++++ Collected material

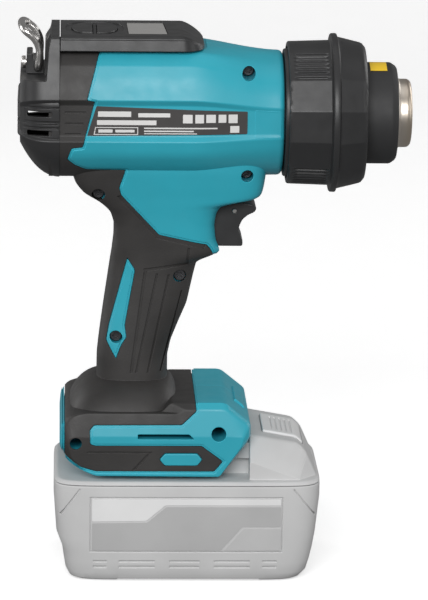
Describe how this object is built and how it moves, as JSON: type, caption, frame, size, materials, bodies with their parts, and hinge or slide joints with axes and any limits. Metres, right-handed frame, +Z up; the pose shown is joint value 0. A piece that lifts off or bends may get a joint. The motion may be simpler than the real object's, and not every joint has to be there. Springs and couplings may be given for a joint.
{
  "type": "cordless heat gun",
  "caption": "Cordless pistol-grip heat gun: motor and heater barrel, removable heat shield, hinged trigger, top control panel, hanging hook and slide-on battery.",
  "frame": {"origin": "bottom centre of the bounding box: the plane that the battery stands on, mid-length and mid-width", "axes": "+X out of the nozzle, +Y to the tool's left, +Z up"},
  "size_m": [0.1747, 0.077, 0.2482],
  "materials": {
    "teal_plastic": "fine moulded satin plastic",
    "black_overmould": "soft matte elastomer, finely textured",
    "black_plastic": "moulded satin black plastic",
    "nozzle_steel": "warm-toned turned steel",
    "polished_steel": "polished plated wire",
    "screw_steel": "blackened steel",
    "display_lens": "clear lens over a pale unlit display",
    "nameplate_film": "dark printed film",
    "yellow_label": "plain yellow film",
    "grey_plastic": "pale grey moulded plastic",
    "light_grey_plastic": "light grey moulded plastic",
    "circuit_board": "solder-masked board",
    "copper_contact": "plated copper",
    "red_plastic": "red moulded plastic",
    "mica_board": "pressed mica",
    "heater_ceramic": "unglazed ceramic",
    "cell_sleeve": "sleeved cells in a holder",
    "fan_plastic": "glass-filled moulded plastic"
  },
  "bodies": {
    "housing": {"housing_right": "teal_plastic", "housing_left": "teal_plastic", "foot_badge": "teal_plastic", "overmould_right": "black_overmould", "overmould_left": "black_overmould", "rear_cover": "black_plastic", "control_panel": "black_plastic", "display_module": "black_plastic", "hook_bracket": "black_plastic", "barrel_sleeve": "black_plastic", "switch_body": "black_plastic", "motor_mount": "black_plastic", "terminal_block": "black_plastic", "lead_negative": "black_plastic", "nozzle": "nozzle_steel", "heater_coil": "nozzle_steel", "temperature_probe": "nozzle_steel", "motor_can": "nozzle_steel", "front_bearing": "nozzle_steel", "rear_bearing": "nozzle_steel", "hook_screw": "polished_steel", "trigger_pin": "polished_steel", "screw_barrel_upper": "screw_steel", "screw_barrel_lower": "screw_steel", "screw_neck": "screw_steel", "screw_grip_upper": "screw_steel", "screw_grip_lower": "screw_steel", "screw_foot_front": "screw_steel", "screw_foot_rear": "screw_steel", "display_window": "display_lens", "nameplate": "nameplate_film", "barrel_label": "yellow_label", "control_board": "circuit_board", "controller_board": "circuit_board", "contact_positive": "copper_contact", "contact_negative": "copper_contact", "lead_positive": "red_plastic", "heater_tube": "mica_board", "nozzle_spacer": "mica_board", "air_guide": "mica_board", "heater_former": "heater_ceramic"},
    "lock_ring": {"shield_lock_ring": "black_plastic"},
    "shield": {"heat_shield": "black_plastic"},
    "hook": {"hook": "polished_steel"},
    "trigger": {"trigger": "black_plastic"},
    "plunger": {"switch_plunger": "red_plastic"},
    "fan": {"motor_shaft": "nozzle_steel", "motor_rotor": "copper_contact", "fan_impeller": "fan_plastic"},
    "up_button": {"temperature_up_button": "black_plastic"},
    "down_button": {"temperature_down_button": "black_plastic"},
    "battery": {"battery_case_lower": "grey_plastic", "battery_case_upper": "grey_plastic", "battery_cells": "cell_sleeve", "battery_board": "circuit_board", "battery_socket_positive": "copper_contact", "battery_socket_negative": "copper_contact"},
    "release_button": {"battery_release_button": "light_grey_plastic"}
  },
  "joints": [
    {"name": "shield_turn", "type": "hinge", "parent": "housing", "child": "lock_ring", "pos_m": [0.033, 0, 0.207], "axis": [1, 0, 0], "range_deg": [0, 30]},
    {"name": "shield_pull", "type": "slide", "parent": "lock_ring", "child": "shield", "axis": [1, 0, 0], "range_m": [0, 0.058]},
    {"name": "hook_fold", "type": "hinge", "parent": "housing", "child": "hook", "pos_m": [-0.0783, 0, 0.2284], "axis": [0, -1, 0], "range_deg": [0, 85]},
    {"name": "trigger_pull", "type": "hinge", "parent": "housing", "child": "trigger", "pos_m": [0.0092, 0, 0.1638], "axis": [0, 1, 0], "range_deg": [0, 12], "stiffness_Nm_per_rad": 0.35, "springref_deg": -8.59},
    {"name": "switch_press", "type": "slide", "parent": "housing", "child": "plunger", "axis": [-1, 0, 0], "range_m": [0, 0.0019]},
    {"name": "fan_spin", "type": "hinge", "parent": "housing", "child": "fan", "pos_m": [-0.04, 0, 0.207], "axis": [1, 0, 0], "continuous": true},
    {"name": "temperature_up_press", "type": "slide", "parent": "housing", "child": "up_button", "axis": [0, 0, -1], "range_m": [0, 0.0008], "stiffness_N_per_m": 1500, "springref_m": -0.0003},
    {"name": "temperature_down_press", "type": "slide", "parent": "housing", "child": "down_button", "axis": [0, 0, -1], "range_m": [0, 0.0008], "stiffness_N_per_m": 1500, "springref_m": -0.0003},
    {"name": "battery_slide", "type": "slide", "parent": "housing", "child": "battery", "axis": [1, 0, 0], "range_m": [0, 0.1]},
    {"name": "release_press", "type": "slide", "parent": "battery", "child": "release_button", "axis": [0, 0, -1], "range_m": [0, 0.004], "stiffness_N_per_m": 1200, "springref_m": -0.002}
  ],
  "couplings": [
    {"joint": "switch_press", "follows": "trigger_pull", "m_per_rad": 0.0088}
  ]
}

++++++++

Give the material above again, word for word.

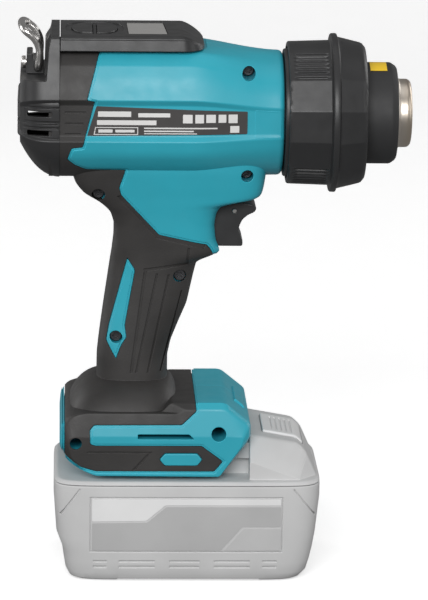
Describe how this object is built and how it moves, as JSON: type, caption, frame, size, materials, bodies with their parts, and hinge or slide joints with axes and any limits. Metres, right-handed frame, +Z up; the pose shown is joint value 0. A piece that lifts off or bends may get a joint. The motion may be simpler than the real object's, and not every joint has to be there. Springs and couplings may be given for a joint.
{
  "type": "cordless heat gun",
  "caption": "Cordless pistol-grip heat gun: motor and heater barrel, removable heat shield, hinged trigger, top control panel, hanging hook and slide-on battery.",
  "frame": {"origin": "bottom centre of the bounding box: the plane that the battery stands on, mid-length and mid-width", "axes": "+X out of the nozzle, +Y to the tool's left, +Z up"},
  "size_m": [0.1747, 0.077, 0.2482],
  "materials": {
    "teal_plastic": "fine moulded satin plastic",
    "black_overmould": "soft matte elastomer, finely textured",
    "black_plastic": "moulded satin black plastic",
    "nozzle_steel": "warm-toned turned steel",
    "polished_steel": "polished plated wire",
    "screw_steel": "blackened steel",
    "display_lens": "clear lens over a pale unlit display",
    "nameplate_film": "dark printed film",
    "yellow_label": "plain yellow film",
    "grey_plastic": "pale grey moulded plastic",
    "light_grey_plastic": "light grey moulded plastic",
    "circuit_board": "solder-masked board",
    "copper_contact": "plated copper",
    "red_plastic": "red moulded plastic",
    "mica_board": "pressed mica",
    "heater_ceramic": "unglazed ceramic",
    "cell_sleeve": "sleeved cells in a holder",
    "fan_plastic": "glass-filled moulded plastic"
  },
  "bodies": {
    "housing": {"housing_right": "teal_plastic", "housing_left": "teal_plastic", "foot_badge": "teal_plastic", "overmould_right": "black_overmould", "overmould_left": "black_overmould", "rear_cover": "black_plastic", "control_panel": "black_plastic", "display_module": "black_plastic", "hook_bracket": "black_plastic", "barrel_sleeve": "black_plastic", "switch_body": "black_plastic", "motor_mount": "black_plastic", "terminal_block": "black_plastic", "lead_negative": "black_plastic", "nozzle": "nozzle_steel", "heater_coil": "nozzle_steel", "temperature_probe": "nozzle_steel", "motor_can": "nozzle_steel", "front_bearing": "nozzle_steel", "rear_bearing": "nozzle_steel", "hook_screw": "polished_steel", "trigger_pin": "polished_steel", "screw_barrel_upper": "screw_steel", "screw_barrel_lower": "screw_steel", "screw_neck": "screw_steel", "screw_grip_upper": "screw_steel", "screw_grip_lower": "screw_steel", "screw_foot_front": "screw_steel", "screw_foot_rear": "screw_steel", "display_window": "display_lens", "nameplate": "nameplate_film", "barrel_label": "yellow_label", "control_board": "circuit_board", "controller_board": "circuit_board", "contact_positive": "copper_contact", "contact_negative": "copper_contact", "lead_positive": "red_plastic", "heater_tube": "mica_board", "nozzle_spacer": "mica_board", "air_guide": "mica_board", "heater_former": "heater_ceramic"},
    "lock_ring": {"shield_lock_ring": "black_plastic"},
    "shield": {"heat_shield": "black_plastic"},
    "hook": {"hook": "polished_steel"},
    "trigger": {"trigger": "black_plastic"},
    "plunger": {"switch_plunger": "red_plastic"},
    "fan": {"motor_shaft": "nozzle_steel", "motor_rotor": "copper_contact", "fan_impeller": "fan_plastic"},
    "up_button": {"temperature_up_button": "black_plastic"},
    "down_button": {"temperature_down_button": "black_plastic"},
    "battery": {"battery_case_lower": "grey_plastic", "battery_case_upper": "grey_plastic", "battery_cells": "cell_sleeve", "battery_board": "circuit_board", "battery_socket_positive": "copper_contact", "battery_socket_negative": "copper_contact"},
    "release_button": {"battery_release_button": "light_grey_plastic"}
  },
  "joints": [
    {"name": "shield_turn", "type": "hinge", "parent": "housing", "child": "lock_ring", "pos_m": [0.033, 0, 0.207], "axis": [1, 0, 0], "range_deg": [0, 30]},
    {"name": "shield_pull", "type": "slide", "parent": "lock_ring", "child": "shield", "axis": [1, 0, 0], "range_m": [0, 0.058]},
    {"name": "hook_fold", "type": "hinge", "parent": "housing", "child": "hook", "pos_m": [-0.0783, 0, 0.2284], "axis": [0, -1, 0], "range_deg": [0, 85]},
    {"name": "trigger_pull", "type": "hinge", "parent": "housing", "child": "trigger", "pos_m": [0.0092, 0, 0.1638], "axis": [0, 1, 0], "range_deg": [0, 12], "stiffness_Nm_per_rad": 0.35, "springref_deg": -8.59},
    {"name": "switch_press", "type": "slide", "parent": "housing", "child": "plunger", "axis": [-1, 0, 0], "range_m": [0, 0.0019]},
    {"name": "fan_spin", "type": "hinge", "parent": "housing", "child": "fan", "pos_m": [-0.04, 0, 0.207], "axis": [1, 0, 0], "continuous": true},
    {"name": "temperature_up_press", "type": "slide", "parent": "housing", "child": "up_button", "axis": [0, 0, -1], "range_m": [0, 0.0008], "stiffness_N_per_m": 1500, "springref_m": -0.0003},
    {"name": "temperature_down_press", "type": "slide", "parent": "housing", "child": "down_button", "axis": [0, 0, -1], "range_m": [0, 0.0008], "stiffness_N_per_m": 1500, "springref_m": -0.0003},
    {"name": "battery_slide", "type": "slide", "parent": "housing", "child": "battery", "axis": [1, 0, 0], "range_m": [0, 0.1]},
    {"name": "release_press", "type": "slide", "parent": "battery", "child": "release_button", "axis": [0, 0, -1], "range_m": [0, 0.004], "stiffness_N_per_m": 1200, "springref_m": -0.002}
  ],
  "couplings": [
    {"joint": "switch_press", "follows": "trigger_pull", "m_per_rad": 0.0088}
  ]
}